Democratic state Sen. Jim Whelan, sponsor of the New Jersey legislation, said he hadn’t gotten any complaints from his Atlantic City constituents, but introduced the bill because discriminating against the unemployed “doesn’t seem right.”
Avoiding Online Applications
Ryan, the recruiter, worked with the Society for Human Resource Management, the world’s largest group of HR professionals, to help craft hiring guidelines so the long-term unemployed aren’t bypassed. They were incorporated into the practices the companies agreed to follow in January at the White House.
Ryan advises the unemployed to put their efforts into improving their job skills and circumventing online applications by networking with people who can help them get an interview.

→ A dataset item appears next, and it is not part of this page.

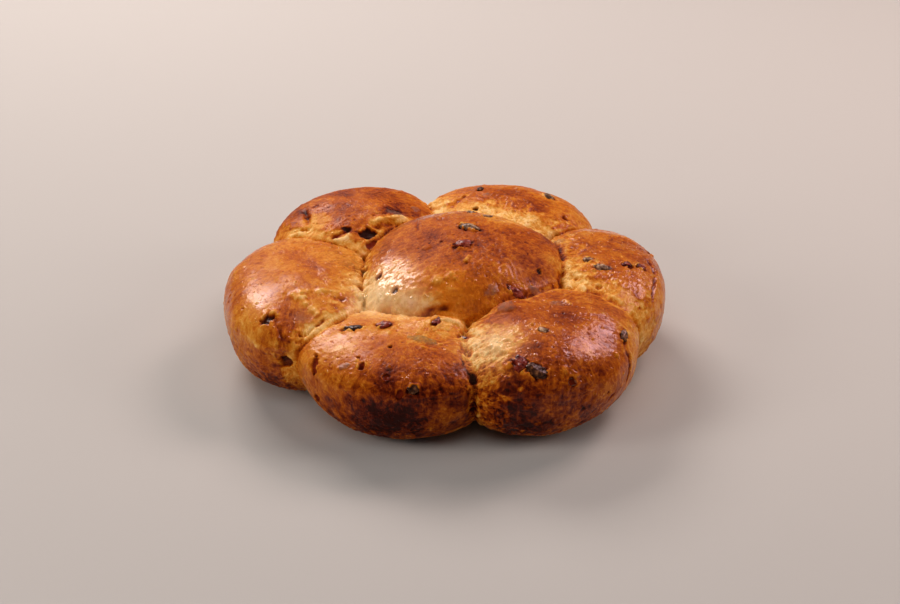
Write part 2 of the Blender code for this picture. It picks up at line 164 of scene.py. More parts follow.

In Austin, Wolverton decided to try something else after losing her retail sales position. With financial help from her family, she is pursuing a real-estate license.
“I just couldn’t sit here and do the same thing all over again and again,” she said of sending out job applications. “I applied for everything. I couldn’t find anything. I decided I had to go into business for myself.”
Until she gets her license and can start making money selling houses, she’ll continue looking for any kind of work, because extended unemployment benefits are gone.
“I’ve done everything,” she said. “I’ve painted people’s rooms. I’ve done lawn work. I’ll do anything.”